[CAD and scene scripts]
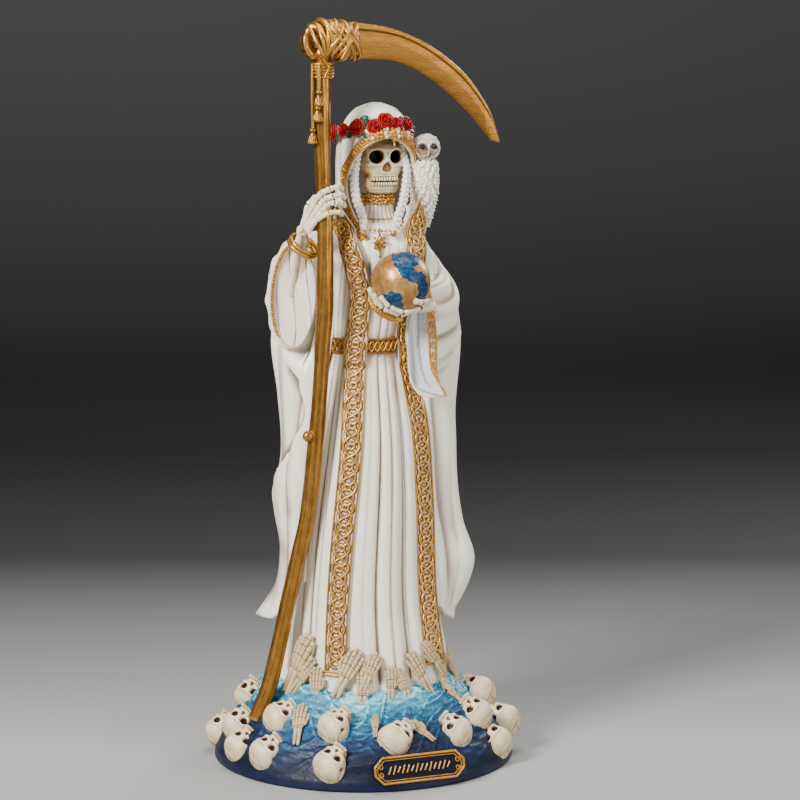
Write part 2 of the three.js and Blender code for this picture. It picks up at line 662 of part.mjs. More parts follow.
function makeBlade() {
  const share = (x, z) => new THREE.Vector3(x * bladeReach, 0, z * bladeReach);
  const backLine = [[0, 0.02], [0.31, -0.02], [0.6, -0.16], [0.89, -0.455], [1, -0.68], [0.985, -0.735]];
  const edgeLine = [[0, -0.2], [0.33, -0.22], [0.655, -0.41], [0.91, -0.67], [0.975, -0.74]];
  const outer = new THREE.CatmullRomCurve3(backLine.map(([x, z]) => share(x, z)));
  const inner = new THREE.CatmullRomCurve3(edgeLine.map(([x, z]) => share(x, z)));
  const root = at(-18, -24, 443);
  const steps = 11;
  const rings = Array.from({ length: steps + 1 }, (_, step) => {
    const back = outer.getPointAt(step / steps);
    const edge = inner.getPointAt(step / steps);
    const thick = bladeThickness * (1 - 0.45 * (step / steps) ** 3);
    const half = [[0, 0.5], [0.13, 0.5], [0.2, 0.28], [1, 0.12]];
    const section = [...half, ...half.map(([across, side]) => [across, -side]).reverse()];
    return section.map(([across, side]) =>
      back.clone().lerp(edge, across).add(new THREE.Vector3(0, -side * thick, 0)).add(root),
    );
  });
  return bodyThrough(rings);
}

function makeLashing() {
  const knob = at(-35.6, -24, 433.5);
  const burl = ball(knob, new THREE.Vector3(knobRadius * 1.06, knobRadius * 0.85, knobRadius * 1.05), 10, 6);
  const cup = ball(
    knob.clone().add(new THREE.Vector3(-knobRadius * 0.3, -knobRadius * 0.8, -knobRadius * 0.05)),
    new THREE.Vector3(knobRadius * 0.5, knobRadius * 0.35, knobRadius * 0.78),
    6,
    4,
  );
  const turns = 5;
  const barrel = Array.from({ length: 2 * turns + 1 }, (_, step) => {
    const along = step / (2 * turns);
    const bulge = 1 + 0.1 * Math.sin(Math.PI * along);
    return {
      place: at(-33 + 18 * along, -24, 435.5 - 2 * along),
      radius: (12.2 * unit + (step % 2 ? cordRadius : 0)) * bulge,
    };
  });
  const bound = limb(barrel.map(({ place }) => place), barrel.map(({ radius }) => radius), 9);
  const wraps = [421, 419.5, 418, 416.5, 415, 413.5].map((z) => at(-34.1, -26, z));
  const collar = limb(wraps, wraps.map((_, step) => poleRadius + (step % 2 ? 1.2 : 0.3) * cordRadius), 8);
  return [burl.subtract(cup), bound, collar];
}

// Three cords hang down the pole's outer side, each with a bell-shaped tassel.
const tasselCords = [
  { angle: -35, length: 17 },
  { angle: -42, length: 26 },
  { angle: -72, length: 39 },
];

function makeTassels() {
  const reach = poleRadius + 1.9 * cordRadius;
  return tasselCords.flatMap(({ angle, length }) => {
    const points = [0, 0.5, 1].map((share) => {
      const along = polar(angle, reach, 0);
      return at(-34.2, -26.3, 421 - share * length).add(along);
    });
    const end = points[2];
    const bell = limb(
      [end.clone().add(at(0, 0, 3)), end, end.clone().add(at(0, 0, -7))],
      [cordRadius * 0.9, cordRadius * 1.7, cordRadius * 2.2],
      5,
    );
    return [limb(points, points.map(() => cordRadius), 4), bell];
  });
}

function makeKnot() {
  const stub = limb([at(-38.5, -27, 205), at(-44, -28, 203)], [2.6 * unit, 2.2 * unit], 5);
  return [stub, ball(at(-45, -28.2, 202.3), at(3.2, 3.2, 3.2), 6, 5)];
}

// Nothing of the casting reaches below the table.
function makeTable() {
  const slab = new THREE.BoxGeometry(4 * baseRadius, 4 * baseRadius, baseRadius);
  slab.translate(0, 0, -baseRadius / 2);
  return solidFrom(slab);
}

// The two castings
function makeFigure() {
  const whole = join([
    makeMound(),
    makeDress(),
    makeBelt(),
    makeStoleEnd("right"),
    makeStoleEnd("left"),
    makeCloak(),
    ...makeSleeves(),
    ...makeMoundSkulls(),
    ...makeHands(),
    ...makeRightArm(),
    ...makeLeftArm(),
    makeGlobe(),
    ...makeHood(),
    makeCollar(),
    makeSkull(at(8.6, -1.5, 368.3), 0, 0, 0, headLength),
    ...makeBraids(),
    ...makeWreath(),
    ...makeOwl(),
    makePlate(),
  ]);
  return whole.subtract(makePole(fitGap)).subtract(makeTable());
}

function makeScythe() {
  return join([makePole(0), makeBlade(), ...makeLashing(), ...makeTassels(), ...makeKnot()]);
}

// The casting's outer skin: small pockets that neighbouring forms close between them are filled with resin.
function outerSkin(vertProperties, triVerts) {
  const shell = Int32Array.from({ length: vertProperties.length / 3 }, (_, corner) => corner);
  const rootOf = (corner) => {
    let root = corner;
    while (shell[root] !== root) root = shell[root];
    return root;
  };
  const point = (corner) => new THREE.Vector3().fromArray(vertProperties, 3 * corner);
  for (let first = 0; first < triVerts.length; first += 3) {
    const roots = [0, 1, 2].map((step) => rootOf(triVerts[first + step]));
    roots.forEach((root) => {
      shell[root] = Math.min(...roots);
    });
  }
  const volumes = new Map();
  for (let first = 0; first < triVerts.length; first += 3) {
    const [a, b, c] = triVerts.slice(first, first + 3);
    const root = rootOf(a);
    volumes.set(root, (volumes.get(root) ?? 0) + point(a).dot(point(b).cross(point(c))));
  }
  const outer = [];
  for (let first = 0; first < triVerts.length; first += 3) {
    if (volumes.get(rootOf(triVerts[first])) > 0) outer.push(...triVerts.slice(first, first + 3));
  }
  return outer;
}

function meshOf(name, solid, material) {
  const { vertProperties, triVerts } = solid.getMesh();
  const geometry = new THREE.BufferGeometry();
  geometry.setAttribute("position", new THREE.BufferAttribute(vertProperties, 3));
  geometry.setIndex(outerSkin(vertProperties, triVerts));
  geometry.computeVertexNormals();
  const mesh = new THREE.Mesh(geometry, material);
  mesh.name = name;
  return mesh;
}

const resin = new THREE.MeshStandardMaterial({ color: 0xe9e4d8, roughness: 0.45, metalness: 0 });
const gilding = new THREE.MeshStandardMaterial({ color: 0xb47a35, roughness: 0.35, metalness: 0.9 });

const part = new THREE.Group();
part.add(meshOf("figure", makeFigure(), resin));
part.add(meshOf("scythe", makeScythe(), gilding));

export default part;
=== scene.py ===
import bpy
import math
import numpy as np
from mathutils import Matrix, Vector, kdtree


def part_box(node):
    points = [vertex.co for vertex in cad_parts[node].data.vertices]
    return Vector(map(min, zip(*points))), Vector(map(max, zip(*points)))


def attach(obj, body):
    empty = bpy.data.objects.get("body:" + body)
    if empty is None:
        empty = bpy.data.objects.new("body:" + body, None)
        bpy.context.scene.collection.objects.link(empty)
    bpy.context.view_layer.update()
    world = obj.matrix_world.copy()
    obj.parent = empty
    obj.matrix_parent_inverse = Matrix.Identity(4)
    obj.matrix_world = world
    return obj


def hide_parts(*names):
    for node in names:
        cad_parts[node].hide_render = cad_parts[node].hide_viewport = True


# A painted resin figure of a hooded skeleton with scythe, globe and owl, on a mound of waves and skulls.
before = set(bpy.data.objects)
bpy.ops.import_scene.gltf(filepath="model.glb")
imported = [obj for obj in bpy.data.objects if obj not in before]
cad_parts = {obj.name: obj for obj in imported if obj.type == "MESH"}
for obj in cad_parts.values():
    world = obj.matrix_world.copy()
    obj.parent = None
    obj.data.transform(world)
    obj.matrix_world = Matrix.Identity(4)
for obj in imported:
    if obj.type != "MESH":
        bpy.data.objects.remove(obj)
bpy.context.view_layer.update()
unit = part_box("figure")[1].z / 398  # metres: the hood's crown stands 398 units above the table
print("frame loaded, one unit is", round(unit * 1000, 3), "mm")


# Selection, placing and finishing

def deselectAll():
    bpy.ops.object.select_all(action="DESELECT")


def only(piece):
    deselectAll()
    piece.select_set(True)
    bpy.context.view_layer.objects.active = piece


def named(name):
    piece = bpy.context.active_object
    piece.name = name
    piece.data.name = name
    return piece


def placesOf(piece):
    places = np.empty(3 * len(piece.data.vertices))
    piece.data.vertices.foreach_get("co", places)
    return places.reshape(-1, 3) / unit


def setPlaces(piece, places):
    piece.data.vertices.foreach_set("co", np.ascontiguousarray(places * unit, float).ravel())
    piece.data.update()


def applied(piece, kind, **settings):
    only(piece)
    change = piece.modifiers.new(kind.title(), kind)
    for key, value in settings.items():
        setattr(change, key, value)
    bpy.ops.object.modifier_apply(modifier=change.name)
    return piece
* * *
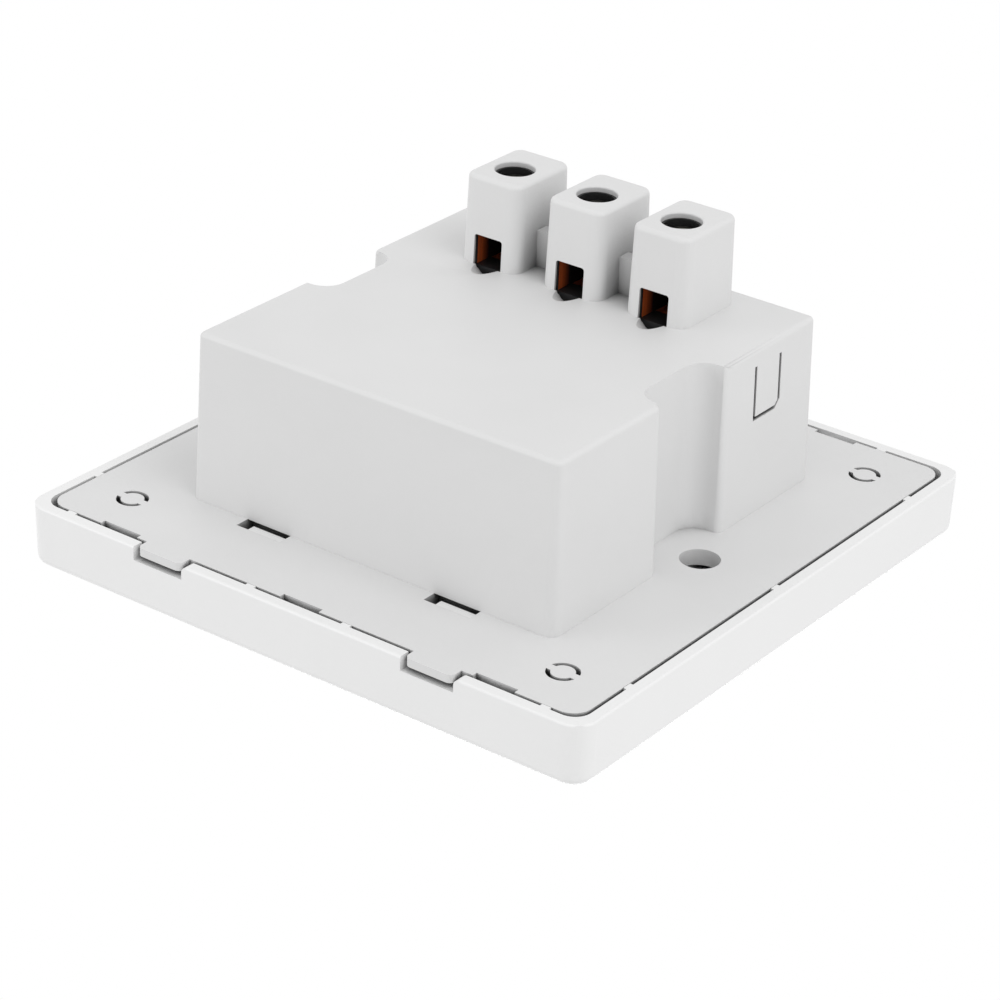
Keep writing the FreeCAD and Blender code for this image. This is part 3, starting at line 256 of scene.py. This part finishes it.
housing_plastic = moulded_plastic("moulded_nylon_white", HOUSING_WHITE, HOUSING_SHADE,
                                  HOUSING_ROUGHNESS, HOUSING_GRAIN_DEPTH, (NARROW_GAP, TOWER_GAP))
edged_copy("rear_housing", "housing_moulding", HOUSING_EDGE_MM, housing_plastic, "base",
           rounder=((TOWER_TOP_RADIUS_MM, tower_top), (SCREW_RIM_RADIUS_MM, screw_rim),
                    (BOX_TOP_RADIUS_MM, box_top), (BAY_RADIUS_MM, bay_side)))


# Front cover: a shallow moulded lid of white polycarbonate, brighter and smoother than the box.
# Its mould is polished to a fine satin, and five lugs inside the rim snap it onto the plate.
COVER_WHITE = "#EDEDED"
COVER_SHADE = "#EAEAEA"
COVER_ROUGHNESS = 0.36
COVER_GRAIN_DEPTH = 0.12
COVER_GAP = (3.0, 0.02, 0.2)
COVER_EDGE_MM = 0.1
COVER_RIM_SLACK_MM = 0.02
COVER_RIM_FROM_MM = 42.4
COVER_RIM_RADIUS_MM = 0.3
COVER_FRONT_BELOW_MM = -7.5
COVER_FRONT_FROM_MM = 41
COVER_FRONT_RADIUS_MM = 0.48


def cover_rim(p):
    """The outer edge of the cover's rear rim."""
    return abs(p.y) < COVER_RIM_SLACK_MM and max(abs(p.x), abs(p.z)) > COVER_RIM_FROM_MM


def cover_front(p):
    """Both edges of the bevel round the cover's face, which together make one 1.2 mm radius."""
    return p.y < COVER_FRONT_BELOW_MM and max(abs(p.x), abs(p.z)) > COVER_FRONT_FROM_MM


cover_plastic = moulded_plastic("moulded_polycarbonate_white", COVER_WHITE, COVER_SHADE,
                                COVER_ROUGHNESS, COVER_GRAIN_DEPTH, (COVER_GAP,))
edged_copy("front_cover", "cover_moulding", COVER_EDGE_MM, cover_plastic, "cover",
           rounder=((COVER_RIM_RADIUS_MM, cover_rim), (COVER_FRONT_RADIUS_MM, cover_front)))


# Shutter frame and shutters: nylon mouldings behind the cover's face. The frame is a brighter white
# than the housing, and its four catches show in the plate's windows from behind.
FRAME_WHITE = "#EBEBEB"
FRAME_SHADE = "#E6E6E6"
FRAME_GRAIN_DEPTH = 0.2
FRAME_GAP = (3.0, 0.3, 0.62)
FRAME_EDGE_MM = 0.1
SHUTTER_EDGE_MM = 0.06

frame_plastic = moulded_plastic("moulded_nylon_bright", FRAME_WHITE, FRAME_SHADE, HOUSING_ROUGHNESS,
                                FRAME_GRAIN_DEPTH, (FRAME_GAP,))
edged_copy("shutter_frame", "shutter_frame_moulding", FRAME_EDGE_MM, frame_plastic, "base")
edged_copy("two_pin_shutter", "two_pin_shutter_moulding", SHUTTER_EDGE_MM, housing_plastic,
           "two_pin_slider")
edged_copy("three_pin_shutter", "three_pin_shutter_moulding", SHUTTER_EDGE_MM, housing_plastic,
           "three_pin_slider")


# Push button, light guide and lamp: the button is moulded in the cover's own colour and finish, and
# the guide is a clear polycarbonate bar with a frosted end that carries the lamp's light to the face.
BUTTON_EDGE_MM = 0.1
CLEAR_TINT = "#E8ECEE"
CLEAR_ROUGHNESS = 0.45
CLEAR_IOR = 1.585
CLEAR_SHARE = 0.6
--
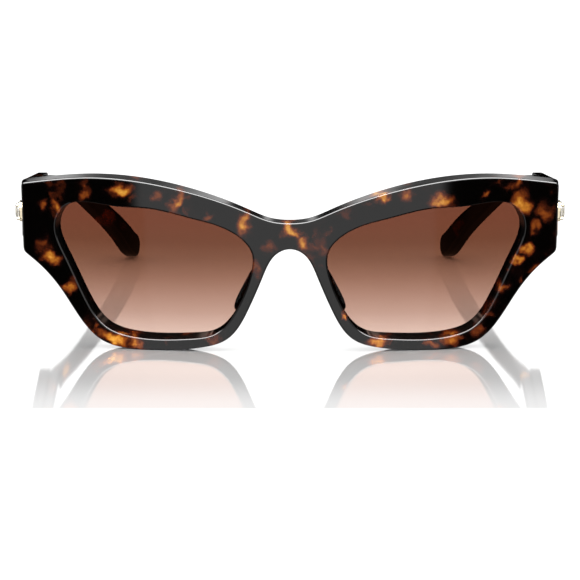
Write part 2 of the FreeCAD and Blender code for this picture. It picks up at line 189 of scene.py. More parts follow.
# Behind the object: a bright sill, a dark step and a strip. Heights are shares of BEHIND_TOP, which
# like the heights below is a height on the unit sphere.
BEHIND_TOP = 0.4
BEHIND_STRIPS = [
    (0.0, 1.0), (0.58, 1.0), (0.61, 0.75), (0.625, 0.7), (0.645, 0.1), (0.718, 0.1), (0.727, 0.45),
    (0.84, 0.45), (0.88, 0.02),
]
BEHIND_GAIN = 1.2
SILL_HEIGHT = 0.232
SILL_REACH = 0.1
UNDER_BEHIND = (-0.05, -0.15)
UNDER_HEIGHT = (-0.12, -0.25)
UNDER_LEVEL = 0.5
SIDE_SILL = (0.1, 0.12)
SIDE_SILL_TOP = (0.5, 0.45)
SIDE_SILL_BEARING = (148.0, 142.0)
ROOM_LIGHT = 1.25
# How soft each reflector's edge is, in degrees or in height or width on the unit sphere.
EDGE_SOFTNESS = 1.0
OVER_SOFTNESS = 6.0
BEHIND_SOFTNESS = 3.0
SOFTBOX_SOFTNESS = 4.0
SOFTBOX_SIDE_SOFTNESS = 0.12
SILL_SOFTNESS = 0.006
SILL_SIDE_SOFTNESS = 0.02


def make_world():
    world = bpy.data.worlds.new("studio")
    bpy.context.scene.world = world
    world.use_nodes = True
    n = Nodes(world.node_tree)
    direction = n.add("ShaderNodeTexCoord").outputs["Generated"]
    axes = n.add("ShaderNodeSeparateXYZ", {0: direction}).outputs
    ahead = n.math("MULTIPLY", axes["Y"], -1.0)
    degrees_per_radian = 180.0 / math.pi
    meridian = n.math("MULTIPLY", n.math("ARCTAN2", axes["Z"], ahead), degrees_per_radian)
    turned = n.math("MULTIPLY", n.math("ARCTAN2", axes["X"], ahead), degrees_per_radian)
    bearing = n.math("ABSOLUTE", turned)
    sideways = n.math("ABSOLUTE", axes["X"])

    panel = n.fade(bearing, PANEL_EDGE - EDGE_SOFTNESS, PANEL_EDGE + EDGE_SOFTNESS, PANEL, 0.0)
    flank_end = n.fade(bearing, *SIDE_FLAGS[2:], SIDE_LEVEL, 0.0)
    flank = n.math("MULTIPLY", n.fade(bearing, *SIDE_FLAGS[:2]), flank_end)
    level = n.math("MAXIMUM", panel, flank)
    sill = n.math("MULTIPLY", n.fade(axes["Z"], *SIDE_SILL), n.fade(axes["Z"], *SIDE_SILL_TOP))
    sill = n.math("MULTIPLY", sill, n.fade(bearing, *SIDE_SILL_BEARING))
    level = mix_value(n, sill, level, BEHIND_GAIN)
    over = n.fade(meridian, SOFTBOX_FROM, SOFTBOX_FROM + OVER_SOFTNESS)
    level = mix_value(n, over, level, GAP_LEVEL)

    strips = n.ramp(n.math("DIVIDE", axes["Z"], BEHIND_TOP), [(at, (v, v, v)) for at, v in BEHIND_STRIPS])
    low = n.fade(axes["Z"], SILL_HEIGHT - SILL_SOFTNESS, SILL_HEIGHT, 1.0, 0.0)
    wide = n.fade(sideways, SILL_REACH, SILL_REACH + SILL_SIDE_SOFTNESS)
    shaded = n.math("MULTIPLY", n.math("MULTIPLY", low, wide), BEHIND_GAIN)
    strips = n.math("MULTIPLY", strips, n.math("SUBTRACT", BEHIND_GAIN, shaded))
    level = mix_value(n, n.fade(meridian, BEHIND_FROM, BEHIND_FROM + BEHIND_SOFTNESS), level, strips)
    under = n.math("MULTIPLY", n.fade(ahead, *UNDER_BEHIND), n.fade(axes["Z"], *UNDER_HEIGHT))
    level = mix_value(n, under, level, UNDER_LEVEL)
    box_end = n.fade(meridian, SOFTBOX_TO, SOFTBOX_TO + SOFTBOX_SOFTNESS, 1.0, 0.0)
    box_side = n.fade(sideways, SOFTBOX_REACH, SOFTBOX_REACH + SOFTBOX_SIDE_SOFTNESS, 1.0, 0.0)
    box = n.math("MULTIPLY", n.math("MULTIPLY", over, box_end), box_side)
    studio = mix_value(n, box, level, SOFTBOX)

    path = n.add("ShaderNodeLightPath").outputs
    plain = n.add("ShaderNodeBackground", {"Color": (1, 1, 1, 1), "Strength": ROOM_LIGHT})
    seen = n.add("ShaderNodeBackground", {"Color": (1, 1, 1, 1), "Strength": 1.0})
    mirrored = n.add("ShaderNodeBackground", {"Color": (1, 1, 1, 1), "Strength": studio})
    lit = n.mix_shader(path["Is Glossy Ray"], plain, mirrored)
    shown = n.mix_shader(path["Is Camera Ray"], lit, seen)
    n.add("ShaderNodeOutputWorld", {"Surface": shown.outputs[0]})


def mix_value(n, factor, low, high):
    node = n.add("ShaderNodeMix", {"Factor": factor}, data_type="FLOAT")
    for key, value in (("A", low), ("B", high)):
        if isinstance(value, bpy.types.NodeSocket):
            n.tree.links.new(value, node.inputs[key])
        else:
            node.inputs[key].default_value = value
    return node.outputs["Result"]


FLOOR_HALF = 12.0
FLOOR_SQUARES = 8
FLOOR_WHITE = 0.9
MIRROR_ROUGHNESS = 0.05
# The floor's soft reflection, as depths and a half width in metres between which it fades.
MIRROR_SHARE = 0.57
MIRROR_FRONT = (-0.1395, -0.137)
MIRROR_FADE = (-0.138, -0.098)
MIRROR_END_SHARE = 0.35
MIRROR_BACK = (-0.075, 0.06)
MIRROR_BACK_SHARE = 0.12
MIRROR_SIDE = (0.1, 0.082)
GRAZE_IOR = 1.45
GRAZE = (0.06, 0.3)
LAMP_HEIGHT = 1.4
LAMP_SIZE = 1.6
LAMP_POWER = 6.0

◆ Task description
Using the entries above, return exactly the lines from the line with "function meshOf(name, solid, material)" to the line with "obj.matrix_world = world", counting both of those lines.

◆ Solution to the exercise
function meshOf(name, solid, material) {
  const { vertProperties, triVerts } = solid.getMesh();
  const geometry = new THREE.BufferGeometry();
  geometry.setAttribute("position", new THREE.BufferAttribute(vertProperties, 3));
  geometry.setIndex(outerSkin(vertProperties, triVerts));
  geometry.computeVertexNormals();
  const mesh = new THREE.Mesh(geometry, material);
  mesh.name = name;
  return mesh;
}

const resin = new THREE.MeshStandardMaterial({ color: 0xe9e4d8, roughness: 0.45, metalness: 0 });
const gilding = new THREE.MeshStandardMaterial({ color: 0xb47a35, roughness: 0.35, metalness: 0.9 });

const part = new THREE.Group();
part.add(meshOf("figure", makeFigure(), resin));
part.add(meshOf("scythe", makeScythe(), gilding));

export default part;
=== scene.py ===
import bpy
import math
import numpy as np
from mathutils import Matrix, Vector, kdtree


def part_box(node):
    points = [vertex.co for vertex in cad_parts[node].data.vertices]
    return Vector(map(min, zip(*points))), Vector(map(max, zip(*points)))


def attach(obj, body):
    empty = bpy.data.objects.get("body:" + body)
    if empty is None:
        empty = bpy.data.objects.new("body:" + body, None)
        bpy.context.scene.collection.objects.link(empty)
    bpy.context.view_layer.update()
    world = obj.matrix_world.copy()
    obj.parent = empty
    obj.matrix_parent_inverse = Matrix.Identity(4)
    obj.matrix_world = world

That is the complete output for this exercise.